Marissa Mayer has been Yahoo's CEO for one year, and in that time she's made 17 acquisitions, changed several staff policies and updated most of Yahoo's services, but her spending has only been possible through smart investment in Alibaba Group eight years ago.
Saying the last 12 months have been a busy year for Marissa Mayer is something of an understatement.
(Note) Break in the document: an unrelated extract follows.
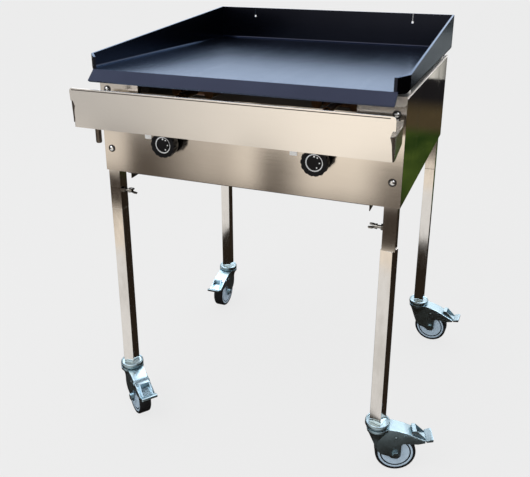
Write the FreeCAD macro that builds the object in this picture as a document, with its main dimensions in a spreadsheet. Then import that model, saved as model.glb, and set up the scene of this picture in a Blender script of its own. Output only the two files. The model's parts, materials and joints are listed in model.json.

In that time, Google's 20th employee became Yahoo's fifth CEO in as many years, gave birth to a baby boy, banned Yahoo staff from working at home (but gave them all an iPhone, Up fitness band and free lunch), oversaw the acquisition of 17 companies and convinced investors her internet dinosaur was far from extinct.
But none of these changes, nor the updates to Yahoo's home screen, email service, Flickr photo-sharing app, or the blockbuster $1.1bn (£730m) buyout of Tumblr are why the company's share price is up 70% year-on-year.
Investors have co-founder and former CEO Jerry Yang to thank for that, as it was he who saw potential in small Chinese company Alibaba in 2005, into which he invested $1bn for a 40% stake, and out of which Yahoo pocketed $7.6bn when it sold 17% of the company earlier this year.
When Mayer, 38, took over at Yahoo last July she told her staff there is "an enormous amount of opportunity" in front of them, but despite the headline acquisitions and policy changes it is Yahoo's stake in Alibaba which is keeping it alive and bankrolling those 17 acquisitions while ad revenue continues to slide.
Of the $390m profit Yahoo made in the first quarter this year, $218m came from Alibaba Group, which is enjoying success as China's internet economy grows and the company approaches a stock market flotation.
It was a similar story for the second quarter, as Yahoo earned $846m in cash by redeeming its shares in the group, representing a significant chunk of Yahoo's $1.07bn revenue for the quarter, down 1% on last year.
Alibaba saw its revenues jump 80% year-on-year in 2012 to $1.8bn and profits doubled in the same time to $642m.
The 24% stake Yahoo still holds in Alibaba is potentially worth another $20bn, giving Mayer and her board plenty of cash to keep on buying companies - and their staff - in the hope that the purchases will bring features and services Yahoo customers will want to use.
There's no doubt Mayer has helped to reinvigorate Yahoo after years of being little more than an also-ran while Google and Facebook saw huge growth, and widespread publicity for each change to its products and update to staff policy is no doubt a bonus, but Mayer can't live off Alibaba forever.
One day that $7.6bn will be gone and although Mayer knows she still has around $20bn in options to play with, getting rid of this will take away the most profitable part of her company, and investors will jump ship.
The next few years will be a balancing act as the stabilising wheels are removed and Yahoo, with dozens of acquired startups patching up the rust, will have to make progress under its own steam.